Item 1: They have better problem solving skills than the kind of shmoe who stops random people on the street to get help. In a jam they'd find campus security or whoever was arranging for them to be doing a job in the first place. They have connections, and even if they are desperate for money, they don't get desperate about the money, at least not in front of strangers.

Item Two: They don't lead with a Life's Work infodump. People who do sophisticated work, like people of breeding, communicate who and what they are with their bearing first and foremost. They don't bling it, they just are it. They'll bring up specifics when specifics are called for, but if they need a stranger's help they don't start with "Hey buddy, I do XYZ and I gotta favor to ask," they start with "Can you direct me to Campus Security?"

#

The other night we saw a cheezy 80's movie; what I think of as a time capsule movie, where you're not there for the narrative or whatever, you're there for clothes, hairdos, cars, all the cultural bricabrac. And we were satisfied customers. I bring it up because, in paying attention to the bright colors of the film, I noticed something you won't see in newer films.

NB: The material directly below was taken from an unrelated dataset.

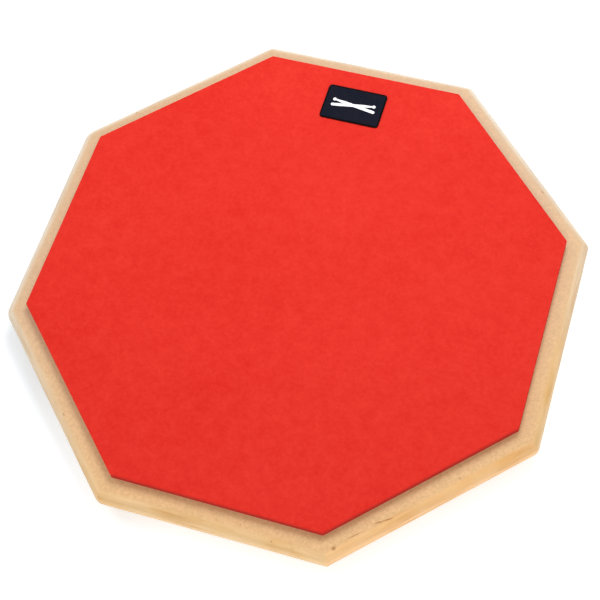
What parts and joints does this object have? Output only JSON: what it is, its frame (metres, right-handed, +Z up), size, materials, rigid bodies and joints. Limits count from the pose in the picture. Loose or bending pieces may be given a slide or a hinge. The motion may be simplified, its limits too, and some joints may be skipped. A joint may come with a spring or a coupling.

The heroine was outdoors on a sunny day, and the different planes of her pale-skinned face were reflecting various colors, including green and blue. She really looked like a Fauvist portrait, but one would never notice it if one weren't contemplating the color scheme of the image, because our eyes harmonize this kind of thing all the time in real life. Without looking like amateurish filmmaking, it gave the picture a little reality.

You won't see that in modern films. We watched some Lost Sseason Two) the next night, and I looked for any stray bits of reflected color on peoples' faces.

Fergit it. One thing future generations will mock about current movies and TV is that they color-correct everything to death. Got a face? It'll be beige, chocolate or orange. So will the background, if it isn't blue.

That's one reason I find myself drawn to older films (okay, it was Teen Witch, pure schlock but wonderful Eighties duds and 'dos.) Whatever may be phony or false in them, the reflections on the actors' faces have some bearing on reality.